:: AIM ::
Give again only those lines from the start of the entries through the line holding "x = left + (right", leaving them as they are.

:: TASK INPUT ::
[Begin]

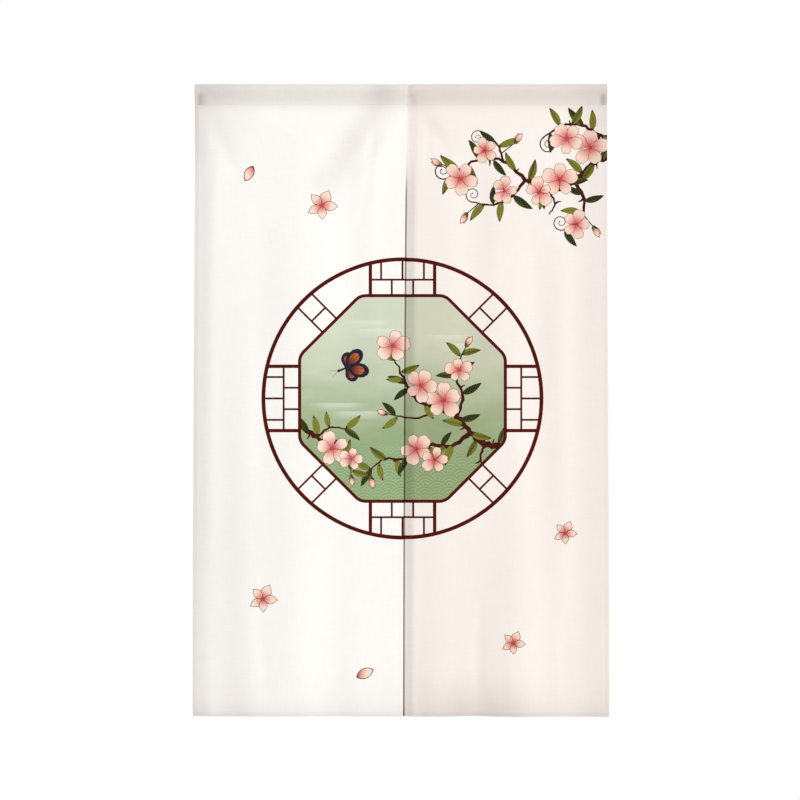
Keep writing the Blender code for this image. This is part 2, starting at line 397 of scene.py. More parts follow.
def cloth_middle(side, across, path):
    """The middle of the cloth as an array of points."""
    turn = np.clip(np.abs(path) / POCKET, 0.0, 1.0)
    upper = turn < TOP_SHARE
    bend = np.minimum(turn / TOP_SHARE, 1.0) * math.pi / 2
    below = np.clip((turn - TOP_SHARE) / (1.0 - TOP_SHARE), 0.0, 1.0)
    fall = np.where(upper, TOP_ROUND * (1.0 - np.cos(bend)), TOP_ROUND + (POCKET - TOP_ROUND) * below)
    down = np.where(path > POCKET, path, fall)
    left, right = panel_edges(side, down)
    x = left + (right - left) * across / PANEL_WIDTH

    half = pocket_half_depth(side, x)
    top = SOLID_CLOTH / 2 + nest_inset(side, x)
    seam_front = panel_middle(side, x, 0.0 * x + POCKET)
    lapped = 0.0
    if side == "left":
        tucked_edge = panel_edges("right", 0.0)[0]
        lapped = smooth(x, tucked_edge - NEST_RUN, tucked_edge - NEST_CLEAR)
    seam_back = seam_front + WALL_STEP + LAP_STEP * lapped
    drawn_in = below**WALL_BEND
    front = np.where(upper, -half * np.sin(bend), -half + (seam_front + half) * drawn_in)
    front = front + dimples(side, x, down)[0] * (path > 0.0)
    back = np.where(upper, half * np.sin(bend), half + (seam_back - half) * drawn_in)
    pocket_y = np.where(path < 0.0, back, front)
    pocket_z = -top * (1.0 - fall / POCKET) - fall
    hanging = path > POCKET
    y = np.where(hanging, panel_middle(side, x, np.maximum(path, POCKET)), pocket_y)
    z = np.where(hanging, -path, pocket_z)
    return np.stack([x, y, z], axis=-1)


def outward(side, across, path):
    """The direction in which the printed face looks at each place."""
    right = cloth_middle(side, across + STEP, path) - cloth_middle(side, across - STEP, path)
    along = cloth_middle(side, across, path + STEP) - cloth_middle(side, across, path - STEP)
    direction = np.cross(along, right)
    return direction / np.linalg.norm(direction, axis=-1, keepdims=True)


corner = cloth_middle("right", np.array([PANEL_WIDTH]), np.array([DROP]))[0]
print("the right panel's lower corner:", np.round(corner, 4))

# %% [markdown]
# A cloth has two faces, and where its edge is turned over twice and sewn it is thicker, mostly
# towards the back. The sewing pulls a thin groove along each hem and along the pocket seam, and
# that groove is what one sees of a seam from a few steps away.

# %% Thickness, hems and seam grooves
HEM_BACK = 0.0011
HEM_FRONT = 0.00015
HEM_STEP = 0.0004
SIDE_STITCH = 0.0064
BOTTOM_STITCH = 0.0078
POCKET_STITCH = 0.0012
GROOVE_DEPTH = 0.00028
GROOVE_REACH = 0.0010


def edge_distance(across):
    """How far a place is from the nearer side edge."""
    return np.minimum(across, PANEL_WIDTH - across)


def hem_share(across, path):
    """1 in the turned-over hems and 0 in the single cloth."""
    sides = 1.0 - smooth(edge_distance(across), SIDE_HEM - HEM_STEP, SIDE_HEM + HEM_STEP)
    bottom = 1.0 - smooth(DROP - path, BOTTOM_HEM - HEM_STEP, BOTTOM_HEM + HEM_STEP)
    return np.maximum(sides, bottom)


def groove(across, path):
    """How deep the sewing has pulled the surface in."""
    along_side = bell(edge_distance(across) - SIDE_STITCH, GROOVE_REACH)
    along_hem = bell(DROP - path - BOTTOM_STITCH, GROOVE_REACH)
    along_seam = bell(np.abs(path) - POCKET + POCKET_STITCH, GROOVE_REACH * 1.4)
    return GROOVE_DEPTH * np.maximum(np.maximum(along_side, along_hem), along_seam * 0.8)


def cloth_faces(side, across, path):
    """The printed face, the other face and the outward direction at each place."""
    middle, direction = cloth_middle(side, across, path), outward(side, across, path)
    hem, sewn = hem_share(across, path), groove(across, path)
    front = THREAD_CLOTH / 2 + HEM_FRONT * hem - sewn
    back = THREAD_CLOTH / 2 + HEM_BACK * hem - sewn * 0.6
    return middle + direction * front[:, None], middle - direction * back[:, None], direction


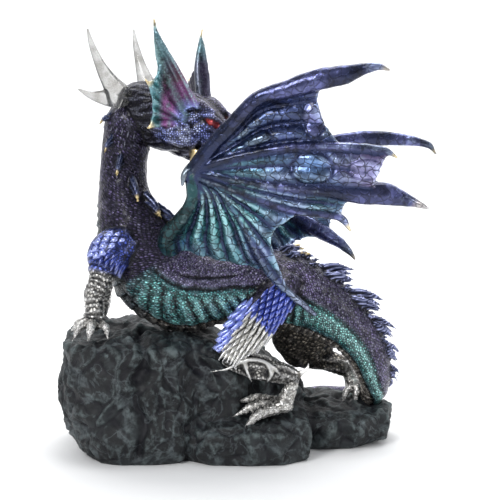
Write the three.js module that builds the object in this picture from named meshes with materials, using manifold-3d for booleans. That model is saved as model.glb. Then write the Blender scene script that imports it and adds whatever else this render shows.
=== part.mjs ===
// A dragon statue: a cast dragon with raised wings on a rock base, with two clear horns set in its head.
// Millimetres, +Z up. The body lies along X with its chest toward -X and its left flank toward -Y.
// The neck turns back over the left shoulder, so the head looks toward +X.
// The origin is on the flat underside of the rock.

import * as THREE from "three";
import { mergeVertices } from "three/addons/utils/BufferGeometryUtils.js";
import { ImprovedNoise } from "three/addons/math/ImprovedNoise.js";
import Module from "manifold-3d";

const wasm = await Module();
wasm.setup();

// Driving dimensions.
const GAP = 0.35; // between pieces that touch
const WEB_THICKNESS = 2.4; // skin of the wings
const FRILL_THICKNESS = 1.8; // skin of the head's fans
const LEAST_RADIUS = 0.25; // of any tip
const FINEST = 0.5; // facets finer than this are merged
const WELD = 1e-5; // corners closer than this are one
const UP = [0, 0, 1];
const ASKEW = new THREE.Vector3(0.3, 0.9, 0.2); // along no spike, so a spike's back can be set square to it

// Shares of a ray: where its skin begins, and the step over which the skin's slope is taken.
const SKIN_START = 0.05;
const SLOPE_STEP = 0.01;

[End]

:: FINISHED EXERCISE ::
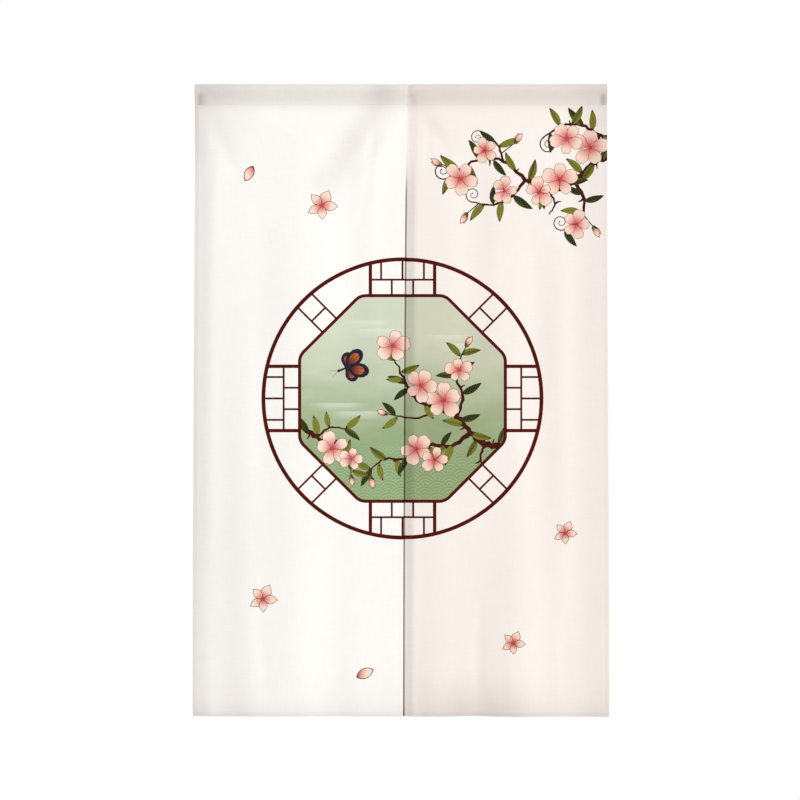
Keep writing the Blender code for this image. This is part 2, starting at line 397 of scene.py. More parts follow.
def cloth_middle(side, across, path):
    """The middle of the cloth as an array of points."""
    turn = np.clip(np.abs(path) / POCKET, 0.0, 1.0)
    upper = turn < TOP_SHARE
    bend = np.minimum(turn / TOP_SHARE, 1.0) * math.pi / 2
    below = np.clip((turn - TOP_SHARE) / (1.0 - TOP_SHARE), 0.0, 1.0)
    fall = np.where(upper, TOP_ROUND * (1.0 - np.cos(bend)), TOP_ROUND + (POCKET - TOP_ROUND) * below)
    down = np.where(path > POCKET, path, fall)
    left, right = panel_edges(side, down)
    x = left + (right - left) * across / PANEL_WIDTH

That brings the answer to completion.